Each individual piece will have three different temperature firings in an electric kiln

 

Firing one to 999 degrees C to set the clay

Firing two to 1250 degrees C to mature both the porcelain and the glaze

Firing three to 860 gegrees C to permanently attach the images to the glaze

 

 

Update - Late 2016

 

We have some outcomes from the porject:

 

Antique display case with over 120 porcelain moths

 

 

 

The field guide to the Urban Moth

 

 

 

 

The moths in the display case vary. The McMoth, a species which dwells outside of the museum but within close proximity, feeds upon the sugary remains left by humans and seldom ventures indoors where the maintainence man is a natural preditor.
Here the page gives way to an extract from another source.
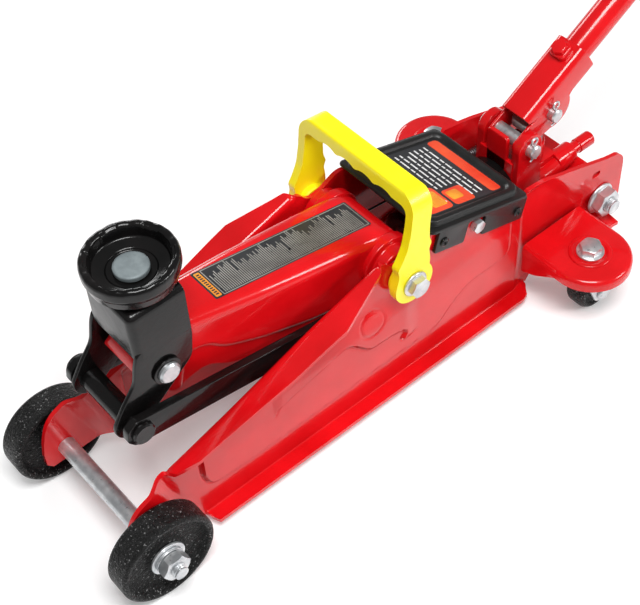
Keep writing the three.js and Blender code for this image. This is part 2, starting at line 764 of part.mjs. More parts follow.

At the other end of the spectrum, the grey feather moth is positively encouraged by curators and conservators. It is the only carniverous moth and feeds upon tiny parasites which have been known as the curse of the taxidermy pieces throughout the world’s collections.

 

The Field Guide to the Urban Moth of the Manchester Museum plots the distribution and distinguishing features of all the known moth species. Whilst this book amuses, delights and confuses, the unavoidable undercurrent is the impact that man has upon nature. In an organisation dedicated to remembering, conserving and educating, the urban moth further questions these constructs.

 

 

 

Urban moths will go on show at the Manchester Museum in January 2016

 

 

 

Update March 2017

 

 

 

Both the moths and the 'Entomological guise to the Urban Moth' are on show at the Manchester Museum on the top floor until further notice.

 

Last week Angela and Ian ran a workshop at the museum's late night event. They made a series of cyanotype prints based upon the project. The intention is to create a further book to accompany the field guide.

 

Gleefully reappropriating Anna Atkins' title and aesthetic, the artists are creating a catalogue of the collection. This work will rest somewhere between an archive and an artwork. Again they are playfully confronting ideas of what is real whilst reinforcing the political and environmental message of the work.